Produto das discrepâncias suscitadas após a apresentação pública de suas ‘Teses de Abril’, Lênin elabora um documento para uso interno nos debates que se dariam durante as conferências do Partido Operário Social-Democrata Russo. Trata-se das ‘Cartas sobre tática’. O contraponto entre as notas sobre a dialética dos anos anteriores e este texto evidenciam como se dá a análise concreta da situação concreta.
De acordo com Lênin, o marxismo demanda que se realize uma análise permanente de como se relacionam as classes sociais nos determinados momentos históricos. Essa análise vai na contramão de qualquer visão dogmática do marxismo, já que, sendo um guia para a ação, é a ação que dá forma à teoria e não a que deve se adaptar a esquemas teóricos.
Não basta então ter claramente definido o panorama socioeconômico em janeiro de 1917 e esperar que dessa fotografia derive uma tática rígida: o caráter dinâmico da situação, próprio do movimento permanente das relações sociais, demanda uma constante interpretação da realidade.

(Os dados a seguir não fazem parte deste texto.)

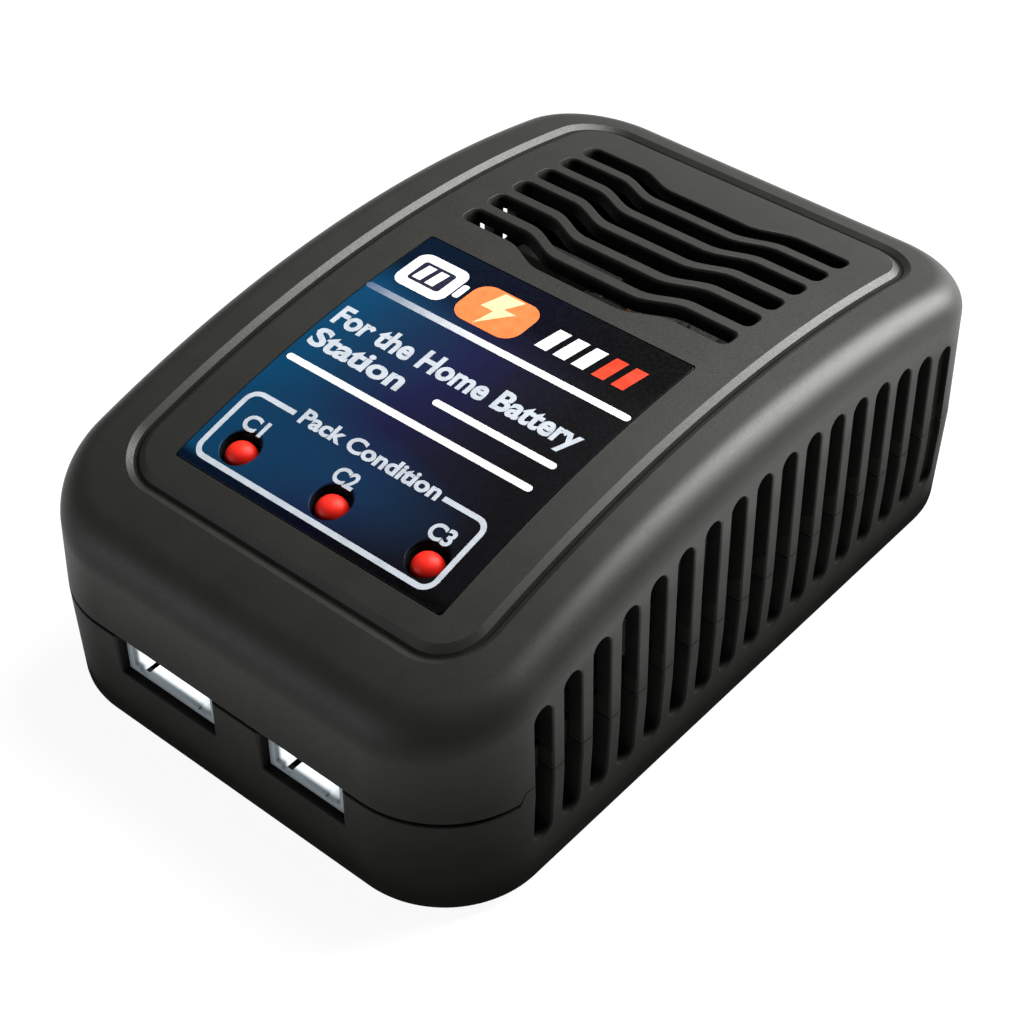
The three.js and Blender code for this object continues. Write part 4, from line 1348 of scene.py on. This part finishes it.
for label, ways, x in (("three_cell", 4, THREE_CELL_X), ("two_cell", 3, TWO_CELL_X)):
    shroud = socket_shroud(x, ways)
    shroud.name = f"{label}_shroud"
    nylon = white_nylon(f"{label}_nylon", x + socket_width(ways) / 2)
    settle(shroud, nylon, "socket_plastic", f"{label}_socket")
    for i in range(ways):
        pin = socket_pin(x + (i - (ways - 1) / 2) * SOCKET_PITCH)
        pin.name = f"{label}_contact_{i + 1}"
        settle(pin, TIN, "tinned_pin", f"{label}_pin_{i + 1}")

# ---------------------------------------------------------------- finishes on the remaining nodes

# The finish of each slot, and how far the edges of its pieces are rounded
FINISHES = {
    "inlet_plastic": (inlet_black(), 0.12),
    "plated_mains_pin": (plated("mains_pin_plating", (0.72, 0.70, 0.67)), 0.12),
    "zinc_steel": (plated("zinc_plating", (0.45, 0.45, 0.43), 0.34), 0.12),
    "circuit_board": (board_green(), 0.1),
    "copper_winding": (wound_wire("copper_wire", (0.20, 0.05, 0.012), (0.62, 0.22, 0.06)), 0.5),
}
# The same for plain finishes: slot, name, its two tones, roughness and the rounding of edges
PLAIN_FINISHES = [
    ("foot_rubber", "foot_rubber", (0.012, 0.012, 0.012), (0.02, 0.02, 0.02), 0.85, 0.12),
    ("ferrite", "ferrite", (0.035, 0.033, 0.031), (0.06, 0.055, 0.05), 0.7, 0.35),
    ("bobbin_plastic", "bobbin_black", (0.012, 0.012, 0.012), (0.018, 0.018, 0.018), 0.45, 0.25),
    ("yellow_tape", "yellow_tape", (0.17, 0.11, 0.013), (0.22, 0.145, 0.02), 0.6, 0.5),
    ("bulk_can_sleeve", "black_sleeve", (0.005, 0.005, 0.007), (0.008, 0.008, 0.011), 0.6, 0.45),
    ("output_can_sleeve", "blue_sleeve", (0.008, 0.022, 0.075), (0.014, 0.036, 0.11), 0.3, 0.4),
    ("filter_box_plastic", "grey_box", (0.07, 0.068, 0.06), (0.10, 0.096, 0.085), 0.6, 0.4),
    ("fuse_box_plastic", "black_box", (0.02, 0.02, 0.02), (0.03, 0.03, 0.03), 0.5, 0.3),
    ("chip_epoxy", "chip_epoxy", (0.013, 0.013, 0.013), (0.02, 0.02, 0.02), 0.5, 0.12),
    ("resistor_body", "resistor_black", (0.015, 0.015, 0.017), (0.024, 0.024, 0.027), 0.3, 0.12),
    ("aluminium_sink", "black_anodised", (0.010, 0.010, 0.011), (0.016, 0.016, 0.017), 0.6, 0.15),
    ("blue_disc", "blue_disc", (0.01, 0.06, 0.24), (0.02, 0.10, 0.34), 0.3, 0.6),
    ("drum_winding", "drum_sleeve", (0.015, 0.015, 0.015), (0.025, 0.025, 0.025), 0.4, 0.4),
]
for slot, name, dark, light, roughness, softness in PLAIN_FINISHES:
    FINISHES[slot] = (plain_finish(name, dark, light, roughness), softness)


def cad_copy(node, softness):
    """A copy of a CAD node in millimetres, cleaned up and with its edges rounded."""
    source = frame["nodes"][node]
    piece = in_scene(f"{node}_finished", source.data.copy())
    piece.data.transform(source.matrix_world)
    piece.data.transform(Matrix.Scale(1 / MM, 4))
    piece.data.transform(Matrix.Translation((0, 0, -STAND)))
    with editing(piece) as edited:
        bmesh.ops.remove_doubles(edited, verts=edited.verts, dist=0.001)
        bmesh.ops.dissolve_limit(edited, angle_limit=math.radians(1), verts=edited.verts, edges=edited.edges)
    return bevelled(piece, softness, 3)


def mains_inlet():
    """The two-pole inlet: a block with a figure-eight recess, its mouth eased, and a hole for each pin."""
    face = CASE_LENGTH / 2 - DRAFT
    half = INLET_WIDTH / 2
    rise = INLET_HEIGHT / 2
    low = (-half, face - INLET_DEPTH, INLET_Z - rise)
    body = bevelled(block("mains_inlet_body", low, (half, face, INLET_Z + rise)), 0.4, 3)
    facing = Matrix.Rotation(math.radians(90), 4, "X")
    radius = INLET_LOBE
    bore, behind = INLET_PIN_BORE, INLET_DEPTH + 1
    lobe = [(0, -1), (radius + 0.4, -1), (radius + 0.4, 0), (radius + 0.12, 0.12), (radius, 0.4)]
    lobe += [(radius, INLET_RECESS), (0, INLET_RECESS)]
    for side in (-1, 1):
        for profile in (lobe, [(0, -1), (bore, -1), (bore, behind), (0, behind)]):
            hole = transformed(turned("hole", profile), facing)
            cut(body, moved(hole, side * INLET_LOBE_OFFSET, face, INLET_Z))
    waist_low = (-INLET_LOBE_OFFSET, face - INLET_RECESS, INLET_Z - INLET_WAIST)
    waist_high = (INLET_LOBE_OFFSET, face + 1, INLET_Z + INLET_WAIST)
    return cut(body, block("waist", waist_low, waist_high))


def rubber_foot(x, y):
    low = -STAND
    radius = FOOT_RADIUS
    profile = [(0, low), (radius - 0.8, low), (radius - 0.45, low + 0.06), (radius - 0.15, low + 0.25)]
    profile += [(radius, low + 0.5), (radius, 0.1), (0, 0.1)]
    return moved(turned("rubber_foot_pad", profile), x, y)


def pan_screw(x, y, low, high):
    """A pan-head screw pointing up, with a domed head, a cross recess and a thread."""
    z = low + SCREW_HEAD_HEIGHT
    profile = [(0, low), (1.4, low + 0.05), (2.1, low + 0.3), (2.45, low + 0.8), (SCREW_HEAD, low + 1.2)]
    profile += [(SCREW_HEAD, z), (SCREW_CORE, z)]
    while z < high - 1.6:
        profile += [(SCREW_CORE, z + 0.25), (SCREW_THREAD, z + 0.5), (SCREW_CORE, z + 0.75)]
        z += SCREW_PITCH
    profile += [(0.9, high - 0.6), (0, high)]
    screw = turned("pan_screw", profile)
    for wide, deep in ((CROSS_WING, CROSS_HALF), (CROSS_HALF, CROSS_WING)):
        cut(screw, block("recess", (-wide, -deep, low - 1), (wide, deep, low + CROSS_DEPTH)))
    return moved(screw, x, y)


made = {}
for i in range(4):
    for node, maker in ((f"rubber_foot_{i + 1}", rubber_foot), (f"case_screw_{i + 1}", pan_screw)):
        low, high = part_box(node)
        middle = (low + high) / 2 / MM
        ends = (low.z / MM - STAND, high.z / MM - STAND) if maker is pan_screw else ()
        made[node] = maker(middle.x, middle.y, *ends)
made["mains_inlet"] = mains_inlet()
slots = {entry["node"]: entry["material_slot"] for entry in frame["record"]["subparts"]}
for node in list(frame["nodes"]):
    slot = slots[node]
    if slot in FINISHES:
        material, softness = FINISHES[slot]
        piece = made.get(node) or cad_copy(node, softness)
        piece.name = f"{node}_finished"
        settle(piece, material, slot, node)

# ---------------------------------------------------------------- floor, light and camera


def floor():
    half_m = 3
    corner = [(-half_m, -half_m, 0), (half_m, -half_m, 0), (half_m, half_m, 0), (-half_m, half_m, 0)]
    mesh = bpy.data.meshes.new("studio_floor")
    mesh.from_pydata(corner, [], [(0, 1, 2, 3)])
    shader = Shader("floor_white", Roughness=0.9, Specular_IOR_Level=0.0)
    shader.surface.inputs["Base Color"].default_value = (0.14, 0.14, 0.14, 1)
    shader.surface.inputs["Emission Color"].default_value = (1, 1, 1, 1)
    shader.surface.inputs["Emission Strength"].default_value = 0.93
    mesh.materials.append(shader.material)
    in_scene("studio_floor", mesh)


def soft_light(name, towards, distance_m, width_m, height_m, watts, colour):
    """A soft light placed in a direction from the object's middle and facing it."""
    light = bpy.data.lights.new(name, "AREA")
    light.shape = "RECTANGLE"
    light.size = width_m
    light.size_y = height_m
    light.energy = watts
    light.color = colour
    holder = in_scene(name, light)
    direction = Vector(towards).normalized()
    target = Vector((0, 0, 0.015))
    holder.location = target + direction * distance_m
    holder.rotation_euler = direction.to_track_quat("Z", "Y").to_euler()


def world_light(strength):
    world = bpy.data.worlds.new("studio_world")
    world.use_nodes = True
    background = next(n for n in world.node_tree.nodes if n.type == "BACKGROUND")
    background.inputs["Color"].default_value = (1, 1, 1, 1)
    background.inputs["Strength"].default_value = strength
    bpy.context.scene.world = world


def camera():
    """The camera at the photograph's viewing angle: azimuth from the front, elevation and a slight roll."""
    aim = Matrix.Rotation(math.radians(40.38), 4, "Z")
    aim @= Matrix.Rotation(math.radians(90 - 41.67), 4, "X")
    aim @= Matrix.Rotation(math.radians(0.03), 4, "Z")
    data = bpy.data.cameras.new("photo_camera")
    data.sensor_width = 36
    data.lens = 76.2706
    data.clip_start = 0.01
    data.clip_end = 20
    holder = in_scene("photo_camera", data)
    holder.matrix_world = Matrix.Translation((0.10997, -0.13224, 0.16155)) @ aim
    bpy.context.scene.camera = holder


floor()
world_light(0.05)
soft_light("key_rear", (0.25, 0.69, 0.67), 0.6, 0.36, 0.80, 12.6, (1.0, 1.0, 0.97))
soft_light("fill_front", (-0.46, -0.80, 0.13), 0.8, 0.5, 0.28, 2.1, (0.97, 0.98, 1.0))
camera()
bpy.context.scene.view_settings.view_transform = "Standard"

Não há fórmula definitiva para a estratégia revolucionária; esta emana da observação constante da situação concreta e é a dialética o método mais adequado para essa observação porque permite captar o dinamismo das relações sociais.
Muito tem a dizer este exercício de Lênin para uma “filosofia da práxis” que escape constantemente da tentação de ser “simplesmente” filosofia.